At work, some errors, especially ones that appear on the public-facing radar, get handled with "Root Cause Analysis" (or sometimes, "Post-Mortem"). The idea is to walk through the various "five whys" behind the problem.

Contributing Factors:

  • Yes, the kiddo was probably distracted, being goofy and the other kids at the time. Because chores are boring, and they weren't "being careful."
  • One of the chore-age kiddos is still working on reading, so labels aren't helpful. I'm not sure which one it was, but this could be part of it.
  • The bottle was probably hanging out on a countertop near other bottles after dinner. It did not belong on the counter permanently (and it was probably placed there by an adult).
  • The evening chores are done independently by design. This is their opportunity to take ownership of bettering our home lives together. So there's no one checking the work in the moment.

In terms of errors, this one is minor. No one was at any risk of putting detangling spray on their pancakes, and a brief period of refrigeration did not seem to hurt anything. I did not even bother discussing it with the kids.

Mistakes run a full spectrum, from barely-detectable through catastrophic. Thinking through this activity when the stakes are low allows us to gain a degree of comfort and familiarity with these concepts. We may not be able to control the final outcomes of the processes we participate in, but we all shape our environments, we participate in shared routines, and we each have our individual habits.

You will find, in more safety-critical applications, that the role of an individual's state of mind is reduced.

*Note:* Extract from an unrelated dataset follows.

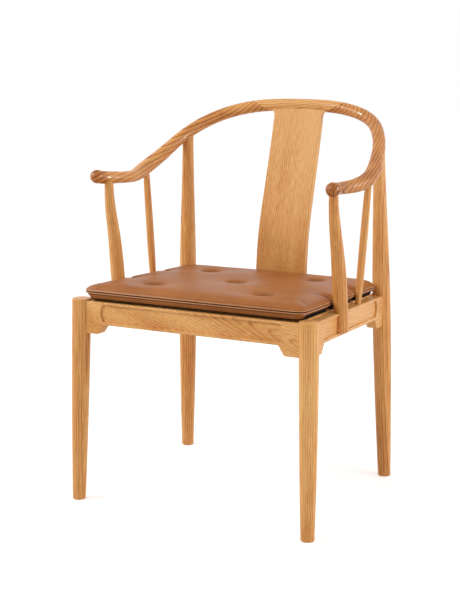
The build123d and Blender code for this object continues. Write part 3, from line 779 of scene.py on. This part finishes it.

I can't say for sure, but I doubt that the operating manuals for a nuclear submarine include heavy use of the phrase "be careful."

Being distracted is just part of being human. That's why we don't give out driver's licenses to kids as soon as they are tall enough to reach the pedals. As a rule, children are physiologically less able to maintain the focus required to operate heavy machinery compared to most adults. Which isn't saying much, because even adults are massively distractable and we now live in an age where the demands on our attention are intense and frequent.

Sidebar: acknowledging this aspect of human nature can get strangely political, because one of the differences between progressive and conservative outlooks includes a differing perspective on the role of individual liberty and individual responsibility. This whole conversation might even call into question the moral rectitude of reward and punishment for what, taken in sum, often comes down to luck of the draw. But that's not my point, here. I'm talking about the design of shared processes and routines, not society at large. Let's tackle that some other time.

"Be careful" reads a lot like "you failed, try harder not to fail next time." Or possibly, "worry more in these situations, there are risks here."

I would argue that we are in an anxiety glut already in our modern lives. We don't need more cause to fret about details.

If a task must succeed - yes, try to induce the appropriate frame of mind in the person executing the task. But more to the point, structure the environment in direct proximity to the task so that it has a lower probability of failure.

Reading List:

  • Brene Brown’s work on Shame - it's all over, and it's anathema to meaningful relationships at home and work
  • Nudge by Thaler - we can structure decisioning environments to encourage better decisions, which has a very "UX" feel to it
  • Atomic Habits by Clear - habits eat goals for breakfast. If you want high-quality outputs, create high-quality habits
  • Accelerate by Forsgren et al - same as with the Clear book, organizations that have mastered their own habits end up winning. DevOps is full of examples where a task is made to succeed more frequently by being automated out of existence.